Here's the concept: contrast what is known about an ancestor in their youth with the way they were in their maturity or old age. You see, there was Eric Burdon giving a knock-out performance and yet I could see in my mind's eye his young face super-imposed over the old rocker before me belting out "We Gotta Get Outta This Place." His age hadn't taken a thing away from his talents but rather added a new and deeper dimension to his performance. So I wondered if that was also true of ancestors? Let's try one and see, shall we?

Here are two photos of my paternal grandmother, Helen Zeller Kelly (1894 - 1985). The first one was taken when she was just a girl and the apple of her father's eye.

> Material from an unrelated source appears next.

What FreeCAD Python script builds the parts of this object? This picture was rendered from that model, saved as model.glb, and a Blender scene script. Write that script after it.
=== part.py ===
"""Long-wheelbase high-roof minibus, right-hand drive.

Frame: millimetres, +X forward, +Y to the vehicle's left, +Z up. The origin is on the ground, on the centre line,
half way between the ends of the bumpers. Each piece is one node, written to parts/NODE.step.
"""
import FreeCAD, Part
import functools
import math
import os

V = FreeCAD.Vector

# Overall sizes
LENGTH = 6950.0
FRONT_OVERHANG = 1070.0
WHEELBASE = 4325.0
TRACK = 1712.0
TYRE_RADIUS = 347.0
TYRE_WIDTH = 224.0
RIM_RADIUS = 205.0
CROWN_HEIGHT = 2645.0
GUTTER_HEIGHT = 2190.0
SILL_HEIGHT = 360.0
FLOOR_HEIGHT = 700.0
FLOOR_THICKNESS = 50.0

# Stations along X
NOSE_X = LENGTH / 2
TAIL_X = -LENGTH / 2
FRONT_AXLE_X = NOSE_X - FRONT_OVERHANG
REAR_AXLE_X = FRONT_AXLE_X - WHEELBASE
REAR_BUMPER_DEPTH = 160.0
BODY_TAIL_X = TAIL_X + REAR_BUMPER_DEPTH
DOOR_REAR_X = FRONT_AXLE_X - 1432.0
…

Her father, Gustav "Gus" Zeller (1858 - 1925) was a very successful barber with a large barber shop with bathtubs and all, right on Main Street in Frostburg, Allegany County, Maryland. The large and prosperous coal mining community insured that there was a constant steady stream of men who needed a bath, hair cut and shave. Gus invested his earnings in property which were mostly rentals. And nothing was too good for his only daughter.

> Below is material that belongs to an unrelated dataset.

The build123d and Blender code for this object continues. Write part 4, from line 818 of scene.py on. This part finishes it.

Look at her outfit! And that big grin on her face! Her hat, her stance, and that fur muff all of it tells of a well-off life and its enjoyment. I love this picture of her because she looks so young and carefree. And, I think, lovely and very sweet. Was she a tad spoiled? Oh, perhaps:) She always got her way!


 
 
Below is Grandma Kelly, as I always called her, in the 1940s. She'd raised six kids during the Great Depression and now three of her four boys were going off to war. She's standing in the back yard on a cold winter day, perhaps late fall or before the mercies of spring arrived, with someone else's jacket that doesn't quite fit, on her shoulders. She's wearing her usual house dress and apron and there's a cold wind blowing her skirt. But to my eye she stands solid as a rock in sensible shoes and hands folded across her middle. She stands on her own land, in her own yard on the property her father left her.
 




The URL for this post is: http://nutsfromthefamilytree.blogspot.com/2013/04/thoughtful-tuesday-young-and-old.html

2 comments:

  1. What a great idea for a post! The photos are wonderful. The outfit your grandmother was wearing as a girl is just so pretty and fun. I wonder what the occasion was for the photograph.

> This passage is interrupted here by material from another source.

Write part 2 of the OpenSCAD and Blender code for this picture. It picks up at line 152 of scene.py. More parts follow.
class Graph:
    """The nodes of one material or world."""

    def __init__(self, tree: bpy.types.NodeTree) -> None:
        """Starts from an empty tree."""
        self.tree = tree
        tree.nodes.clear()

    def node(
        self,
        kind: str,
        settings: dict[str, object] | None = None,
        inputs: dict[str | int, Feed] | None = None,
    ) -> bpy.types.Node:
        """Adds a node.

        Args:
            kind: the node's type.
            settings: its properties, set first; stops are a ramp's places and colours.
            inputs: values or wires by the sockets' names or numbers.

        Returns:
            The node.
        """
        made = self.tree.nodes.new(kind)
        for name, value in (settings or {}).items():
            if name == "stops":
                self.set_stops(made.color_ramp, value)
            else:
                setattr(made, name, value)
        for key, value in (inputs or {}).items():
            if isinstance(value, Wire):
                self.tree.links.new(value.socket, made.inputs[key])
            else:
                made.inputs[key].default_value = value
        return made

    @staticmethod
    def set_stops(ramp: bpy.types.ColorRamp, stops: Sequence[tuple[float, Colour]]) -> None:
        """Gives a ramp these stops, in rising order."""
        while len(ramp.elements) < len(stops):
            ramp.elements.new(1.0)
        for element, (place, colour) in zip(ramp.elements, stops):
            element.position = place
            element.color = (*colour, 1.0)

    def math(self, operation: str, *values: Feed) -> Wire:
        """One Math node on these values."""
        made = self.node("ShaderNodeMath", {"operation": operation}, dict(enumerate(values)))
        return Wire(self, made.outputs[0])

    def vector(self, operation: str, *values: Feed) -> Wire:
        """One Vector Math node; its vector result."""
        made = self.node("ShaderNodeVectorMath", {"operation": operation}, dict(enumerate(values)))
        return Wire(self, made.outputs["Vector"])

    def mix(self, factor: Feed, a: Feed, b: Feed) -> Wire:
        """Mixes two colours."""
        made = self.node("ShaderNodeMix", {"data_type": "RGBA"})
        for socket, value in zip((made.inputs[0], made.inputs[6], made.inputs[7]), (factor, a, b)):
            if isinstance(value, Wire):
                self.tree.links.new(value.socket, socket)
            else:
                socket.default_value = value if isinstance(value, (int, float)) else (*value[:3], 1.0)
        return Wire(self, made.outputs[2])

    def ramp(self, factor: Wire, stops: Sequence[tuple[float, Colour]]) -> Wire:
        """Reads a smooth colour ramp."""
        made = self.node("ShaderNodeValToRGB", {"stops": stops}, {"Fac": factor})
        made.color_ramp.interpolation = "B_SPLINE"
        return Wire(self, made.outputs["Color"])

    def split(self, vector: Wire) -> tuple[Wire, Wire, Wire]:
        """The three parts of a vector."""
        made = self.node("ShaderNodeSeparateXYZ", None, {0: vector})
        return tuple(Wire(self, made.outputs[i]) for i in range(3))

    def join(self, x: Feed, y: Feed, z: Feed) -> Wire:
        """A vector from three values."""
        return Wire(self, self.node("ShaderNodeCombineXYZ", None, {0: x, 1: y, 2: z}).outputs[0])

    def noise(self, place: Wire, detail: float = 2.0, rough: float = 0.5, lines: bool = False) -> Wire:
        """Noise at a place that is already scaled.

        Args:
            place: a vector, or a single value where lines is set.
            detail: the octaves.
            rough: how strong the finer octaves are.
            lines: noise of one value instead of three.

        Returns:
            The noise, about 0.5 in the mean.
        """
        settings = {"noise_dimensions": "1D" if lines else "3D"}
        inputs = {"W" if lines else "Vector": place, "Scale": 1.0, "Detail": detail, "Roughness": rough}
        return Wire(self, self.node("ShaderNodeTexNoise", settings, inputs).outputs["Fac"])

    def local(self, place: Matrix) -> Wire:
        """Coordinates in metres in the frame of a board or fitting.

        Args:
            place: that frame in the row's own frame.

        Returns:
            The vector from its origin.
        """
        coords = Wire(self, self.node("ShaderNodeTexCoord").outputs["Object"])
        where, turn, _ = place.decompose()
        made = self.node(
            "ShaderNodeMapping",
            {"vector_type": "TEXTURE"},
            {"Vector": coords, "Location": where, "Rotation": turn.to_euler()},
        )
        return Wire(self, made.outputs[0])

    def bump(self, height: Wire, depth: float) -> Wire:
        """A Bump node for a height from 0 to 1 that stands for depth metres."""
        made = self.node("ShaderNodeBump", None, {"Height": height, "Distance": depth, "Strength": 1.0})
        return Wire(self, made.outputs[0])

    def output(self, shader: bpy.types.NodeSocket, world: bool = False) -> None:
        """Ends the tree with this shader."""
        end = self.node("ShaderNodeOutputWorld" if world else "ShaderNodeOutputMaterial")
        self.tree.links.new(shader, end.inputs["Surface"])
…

    I like your description of your grandmother in the second photo - "solid as a rock." Did all of her boys survive the war?

    ReplyDelete
    Replies
    1. Hi Jana- I have no idea what the occasion was for that first photo. And we've wondered if there are other photos of the family members taken at the same photo shoot:)
      Yes, all the boys survived the war. One is still living and talks about his experiences there all the time:)
      Don't ya just love old photos... wait, I know you do 'cause I see your blog posts all the time!